The coastal climate is often compared to Greece or Italy, although there are some differences. Winter, for example, is cloudy and humid in these areas, but is less rainy than Mediterranean coastlines. This season, which is summer in North America, has comfortable temperatures down to 14°C. Summer is hot and humid, with seasonal highs of around 38°C.

Further down the coast, including the central region where Lima sits, it gets considerably cooler, with temperatures running from 8°C to 29°C and about 30% less rainfall. In the summer the temperature can go down to 18°C, but is generally between 22°C and 25°C. Rain, when it does fall, is more common during the night. Winters are noticeably foggy from the coast to a few kilometers inland, known locally as garua.

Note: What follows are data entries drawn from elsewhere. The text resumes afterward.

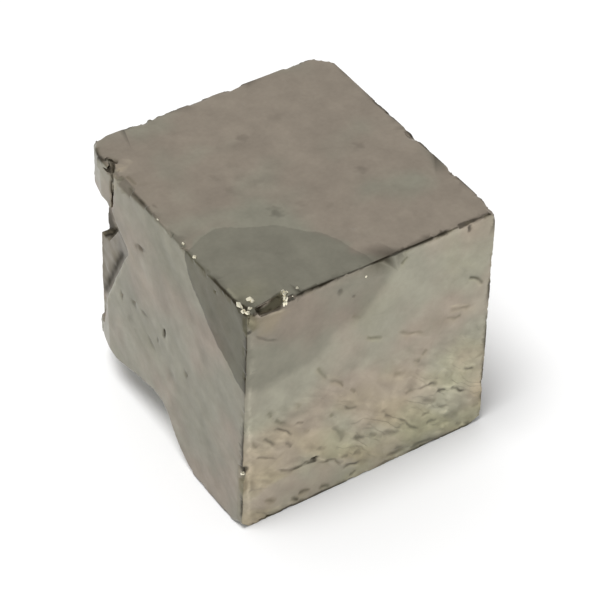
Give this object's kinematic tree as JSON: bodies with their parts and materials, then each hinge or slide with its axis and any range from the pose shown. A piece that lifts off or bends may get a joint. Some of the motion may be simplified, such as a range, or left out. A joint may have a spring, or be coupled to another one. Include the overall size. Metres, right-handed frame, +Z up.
{
  "type": "pyrite crystal",
  "caption": "Single cube-shaped pyrite crystal with worn edges, a rippled front face, a notched rear edge and a broken foot.",
  "frame": {"origin": "bottom centre of the bounding box, on the face that the crystal rests on", "axes": "+Z up from the resting face, +Y along the longest edges towards the rear, +X towards the right face"},
  "size_m": [0.0314, 0.0324, 0.03],
  "materials": {
    "pyrite": "dull metallic lustre, pale brass grey"
  },
  "bodies": {
    "root": {"pyrite_cube": "pyrite"}
  },
  "joints": []
}
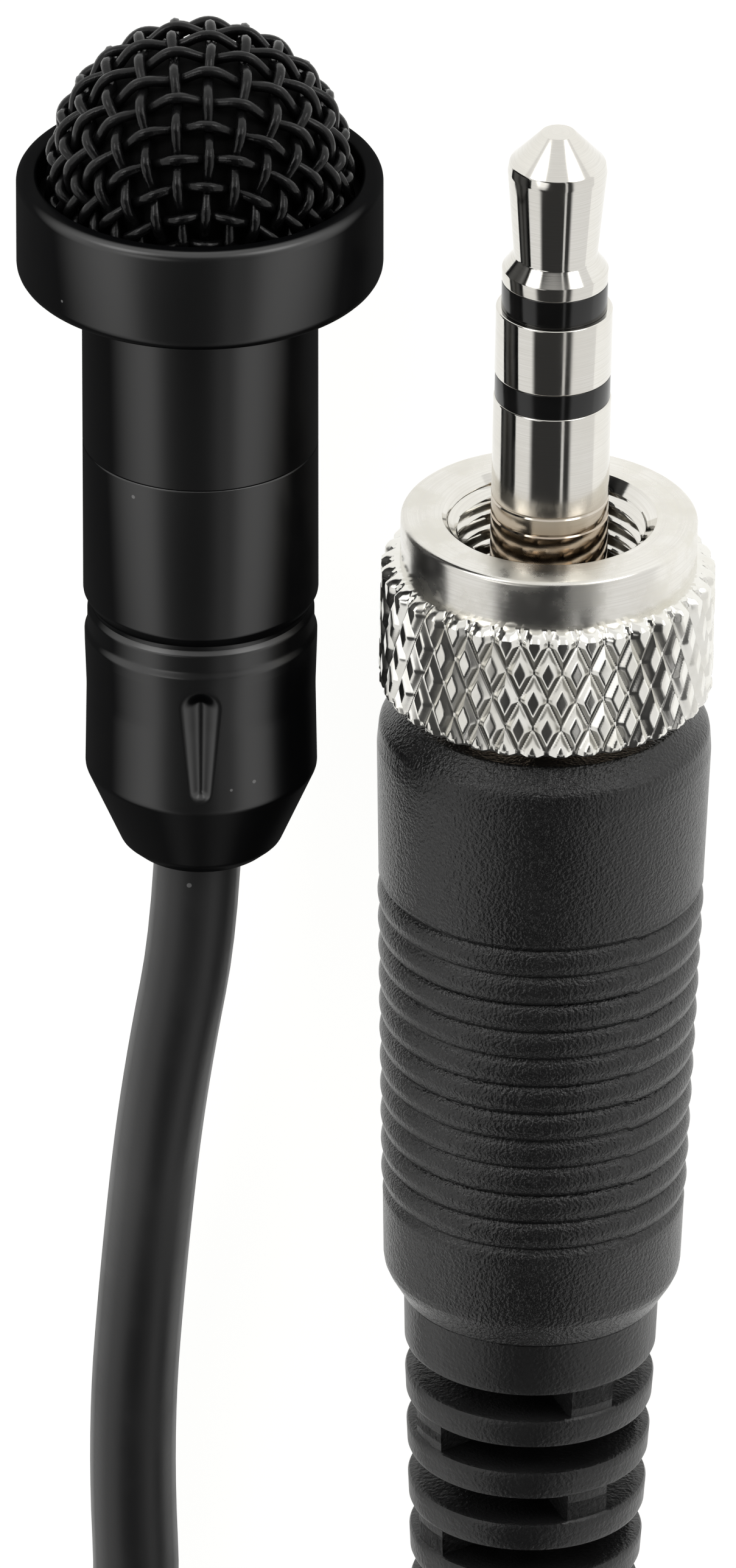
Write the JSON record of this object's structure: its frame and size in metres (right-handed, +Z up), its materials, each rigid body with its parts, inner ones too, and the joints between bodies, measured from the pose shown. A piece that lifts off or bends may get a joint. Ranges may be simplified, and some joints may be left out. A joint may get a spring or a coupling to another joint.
{
  "type": "lavalier microphone",
  "caption": "Lavalier microphone with a mesh-domed head, a thin cable folded in a tied hank, and a 3.5 mm plug with a knurled locking nut.",
  "frame": {"origin": "on the table under the middle of the microphone head's length", "axes": "+Z up; the head's axis is along Y, with its mesh end at -Y and its cable end at +Y; the plug lies beside it at -X"},
  "size_m": [0.0242, 0.1357, 0.0122],
  "materials": {
    "black_metal": "satin black paint",
    "mesh_wire": "satin black woven wire",
    "liner_cloth": "black cloth",
    "brass": "turned brass",
    "gasket_rubber": "soft black rubber",
    "capsule_aluminium": "drawn aluminium",
    "diaphragm_film": "metallised film",
    "inner_plastic": "moulded plastic",
    "board_laminate": "green circuit board",
    "solder": "solder",
    "signal_insulation": "red wire insulation",
    "shield_insulation": "white wire insulation",
    "nickel": "bright nickel plate",
    "contact_insulator": "glossy black plastic",
    "grip_plastic": "black moulded plastic, fine grain",
    "boot_rubber": "black rubber, fine grain",
    "cable_jacket": "matt black jacket",
    "tie_fabric": "black hook-and-loop strap"
  },
  "bodies": {
    "microphone": {"upper_housing": "black_metal", "middle_housing": "black_metal", "tail_sleeve": "black_metal", "mic_cable_crimp": "brass", "capsule_gasket": "gasket_rubber", "capsule_can": "capsule_aluminium", "diaphragm_ring": "brass", "capsule_diaphragm": "diaphragm_film", "diaphragm_spacer": "diaphragm_film", "back_plate": "brass", "back_plate_holder": "inner_plastic", "capsule_board": "board_laminate", "capsule_transistor": "inner_plastic", "capsule_solder": "solder", "mic_signal_wire": "signal_insulation", "mic_shield_wire": "shield_insulation", "tip_contact": "nickel", "tip_insulator": "contact_insulator", "ring_contact": "nickel", "ring_insulator": "contact_insulator", "sleeve_contact": "nickel", "nut_retaining_ring": "nickel", "rear_insulator": "contact_insulator", "plug_solder": "solder", "plug_signal_wire": "signal_insulation", "plug_shield_wire": "shield_insulation", "plug_cable_crimp": "brass", "grip_shell": "grip_plastic", "strain_relief_boot": "boot_rubber", "cable_in_boot": "cable_jacket", "mic_side_cable": "cable_jacket", "plug_side_cable": "cable_jacket", "cable_hank": "cable_jacket", "hank_tie": "tie_fabric"},
    "cap": {"mesh_dome": "mesh_wire", "acoustic_liner": "liner_cloth", "cap_collar": "black_metal", "mesh_clamp_ring": "brass"},
    "nut": {"locking_nut": "nickel"}
  },
  "joints": [
    {"name": "cap_slide", "type": "slide", "parent": "microphone", "child": "cap", "axis": [0, -1, 0], "range_m": [0, 0.006]},
    {"name": "nut_spin", "type": "hinge", "parent": "microphone", "child": "nut", "pos_m": [-0.01036, 0.00252, 0.005], "axis": [0.0183, 0.9998, 0], "continuous": true}
  ]
}
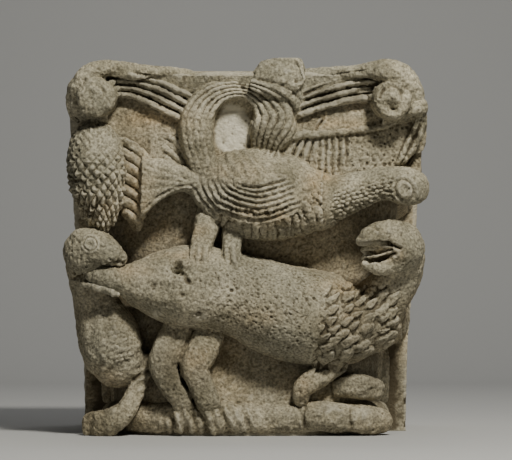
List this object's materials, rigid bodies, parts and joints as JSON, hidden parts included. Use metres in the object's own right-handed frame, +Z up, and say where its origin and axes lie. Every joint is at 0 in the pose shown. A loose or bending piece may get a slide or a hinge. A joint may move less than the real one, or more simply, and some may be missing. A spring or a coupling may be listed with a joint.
{
  "type": "historiated capital",
  "caption": "Carved stone capital of a wall column: large birds in relief under corner scrolls, a pine cone and leaves, flat top bed, underside and back.",
  "frame": {"origin": "middle of the underside, where the capital sits on its column, below the axis of the bell", "axes": "+Z up, -Y out of the carved front, +X to the right of someone who looks at the front"},
  "size_m": [0.3755, 0.3034, 0.38],
  "materials": {
    "limestone": "weathered, tooled and pitted limestone with ochre stains"
  },
  "bodies": {
    "root": {"capital": "limestone"}
  },
  "joints": []
}
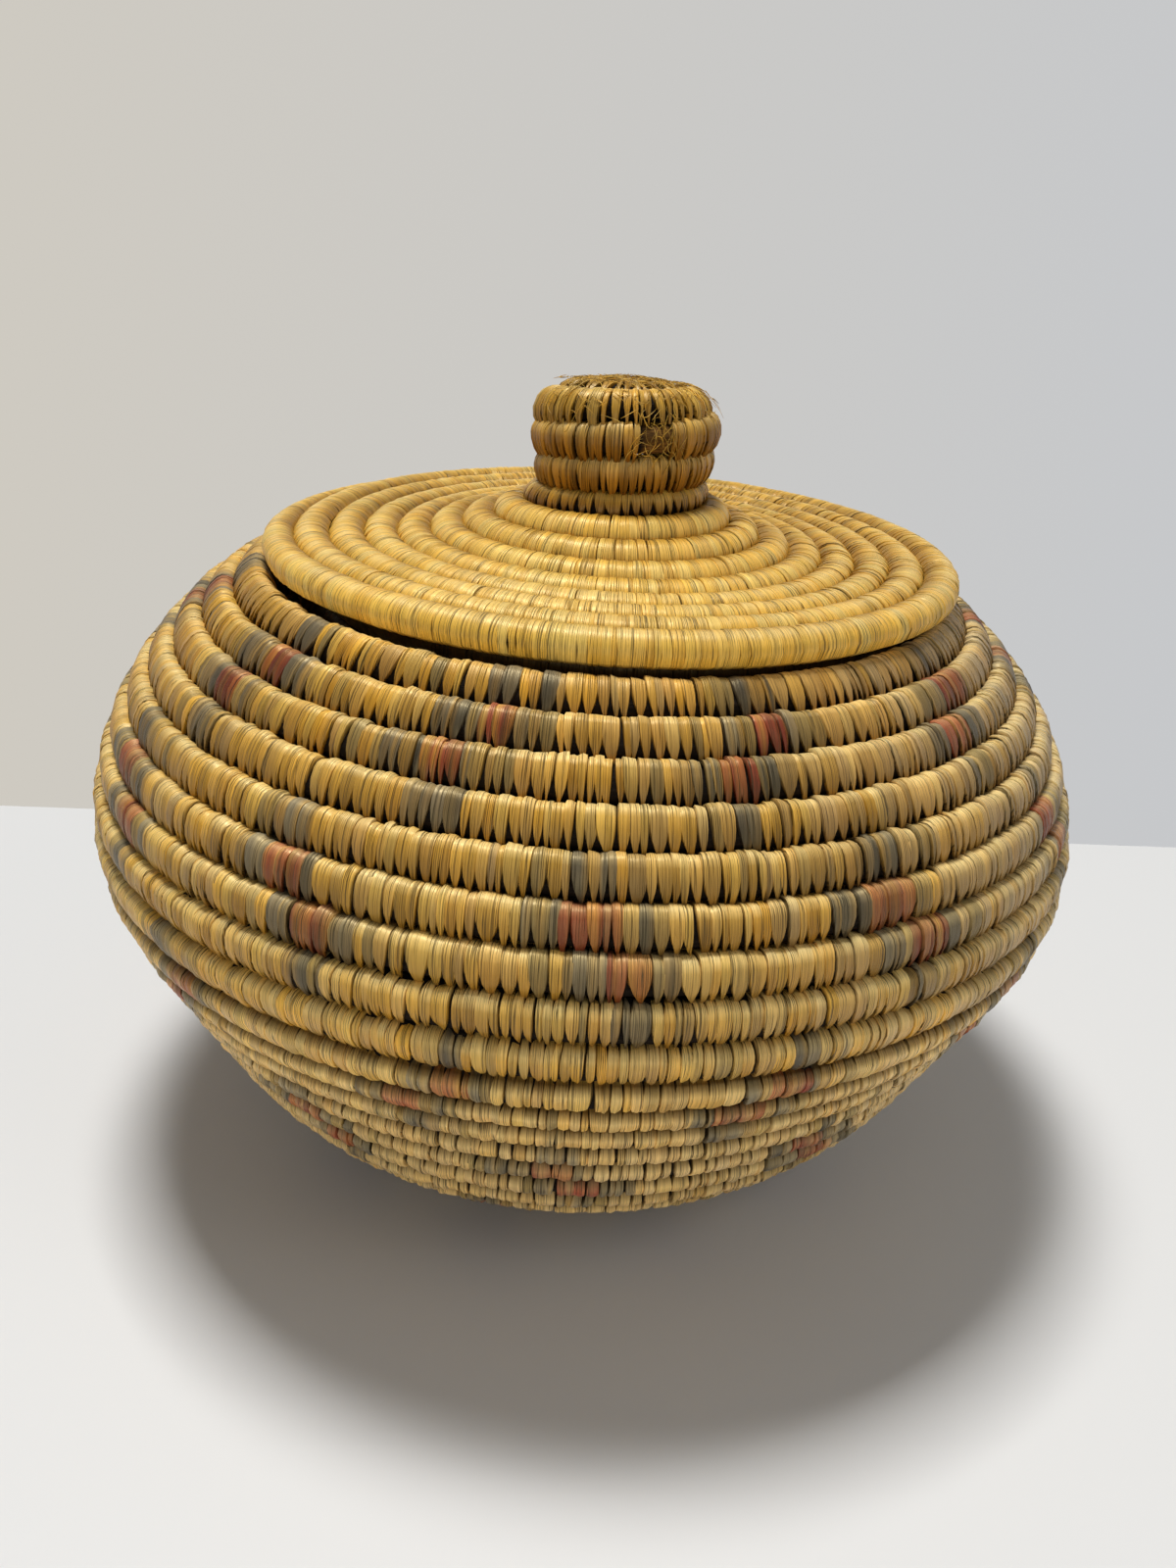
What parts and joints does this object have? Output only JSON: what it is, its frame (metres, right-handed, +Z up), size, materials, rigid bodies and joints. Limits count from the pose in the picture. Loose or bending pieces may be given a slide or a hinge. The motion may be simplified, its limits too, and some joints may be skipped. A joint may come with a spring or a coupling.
{
  "type": "lidded coiled basket",
  "caption": "Round-bellied coiled grass basket with a dyed stepped pattern, and a lift-off coiled lid that has a coiled knob on top and a locating coil underneath.",
  "frame": {"origin": "centre of the whole part's outline in plan, on the plane that the base stands on", "axes": "+Z up through the mouth and the knob; -Y is the side that the picture shows"},
  "size_m": [0.2152, 0.215, 0.1707],
  "materials": {
    "base_coil": "wrapped dry grass, satin, golden straw colour",
    "lower_wall_coil": "wrapped dry grass, satin, golden straw colour",
    "belly_coil": "wrapped dry grass, satin, golden straw colour",
    "shoulder_coil": "wrapped dry grass, satin, golden straw colour",
    "rim_coil": "wrapped dry grass, satin, golden straw colour",
    "lid_edge_coil": "wrapped dry grass, satin, golden straw colour",
    "lid_disc_coil": "wrapped dry grass, satin, golden straw colour",
    "lid_flange_coil": "wrapped dry grass, satin, golden straw colour",
    "knob_neck_coil": "wrapped dry grass, satin, golden straw colour",
    "knob_coil": "wrapped dry grass, satin, golden straw colour"
  },
  "bodies": {
    "basket": {"base_coil": "base_coil", "lower_wall_coil": "lower_wall_coil", "belly_coil": "belly_coil", "shoulder_coil": "shoulder_coil", "rim_coil": "rim_coil"},
    "lid": {"lid_edge_coil": "lid_edge_coil", "lid_disc_coil": "lid_disc_coil", "lid_flange_coil": "lid_flange_coil", "knob_neck_coil": "knob_neck_coil", "knob_coil": "knob_coil"}
  },
  "joints": [
    {"name": "lid_lift", "type": "slide", "parent": "basket", "child": "lid", "axis": [0, 0, 1], "range_m": [0, 0.12]}
  ]
}
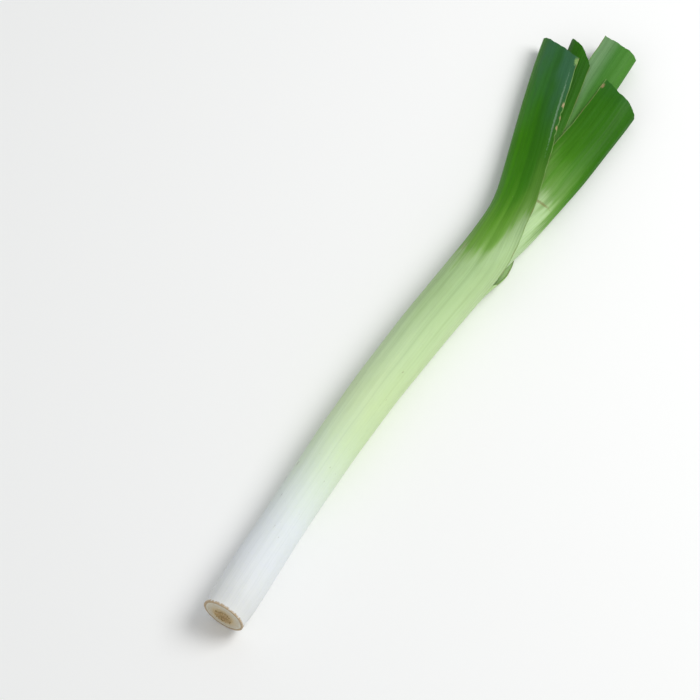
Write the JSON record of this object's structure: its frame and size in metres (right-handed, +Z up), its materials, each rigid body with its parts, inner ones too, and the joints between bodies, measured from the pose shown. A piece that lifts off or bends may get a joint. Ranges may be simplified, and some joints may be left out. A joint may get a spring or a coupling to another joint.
{
  "type": "leek",
  "caption": "Trimmed leek lying on its side: nested leaves on a root plate, white shaft bowing gently into a fan of folded green blades.",
  "frame": {"origin": "on the ground, at the centre of the object's footprint", "axes": "+X from the root end to the leaf tips, +Z up, +Y to the side of the outermost leaf's blade"},
  "size_m": [0.438, 0.0734, 0.0289],
  "materials": {
    "outer_leaf": "waxy fibrous leaf, white at the root through pale green to deep blue-green at the tips",
    "inner_leaf": "satin pale yellow-green young leaf",
    "root_stem": "dry cut stem, tan with a brown centre"
  },
  "bodies": {
    "root": {"root_plate": "root_stem", "leaf_1_outer": "outer_leaf", "leaf_2": "outer_leaf", "leaf_3": "outer_leaf", "leaf_4": "outer_leaf", "leaf_5": "inner_leaf", "leaf_6": "inner_leaf", "heart_leaf": "inner_leaf"}
  },
  "joints": []
}
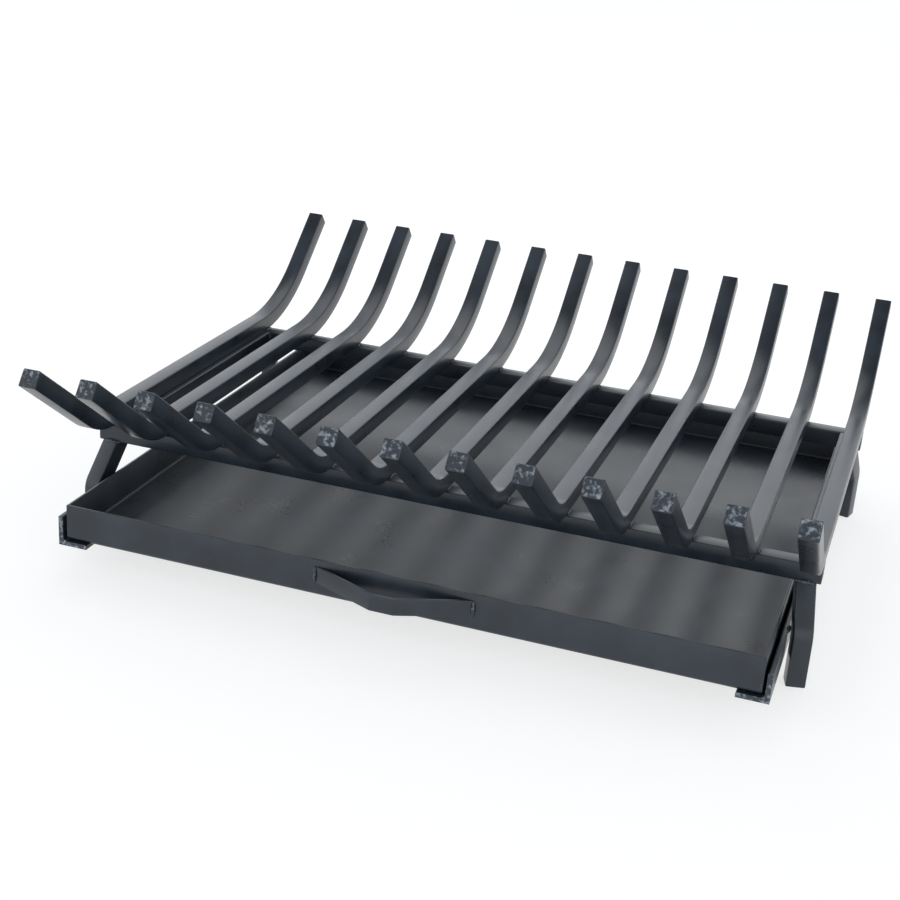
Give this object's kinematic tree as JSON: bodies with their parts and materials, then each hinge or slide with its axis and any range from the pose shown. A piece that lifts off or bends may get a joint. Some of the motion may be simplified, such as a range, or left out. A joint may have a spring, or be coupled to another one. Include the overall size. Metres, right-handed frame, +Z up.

The Andes is no doubt the country’s most diverse area in terms of climate. The higher up, the lower the temperatures get, with the coldest areas reaching or dropping slightly below freezing point in the winter. Rains occur frequently from January to March. Areas directly to the east of the mountain can get close to 400 inches of rain in a year. Snow is usually seen only at altitudes over 5,000 meters early in the year, and above 3,800 meters from May to August.

The eastern lowlands, which include Iquitos, have the same climate as the neighboring Amazon Rainforest. Here the climate is steadily hot and rainy, save for brief cool periods from May to September where temperatures can drop to 10°C. Most of the time, however, temperatures are in the mid-20s with lows of 18°C and highs of 36°C.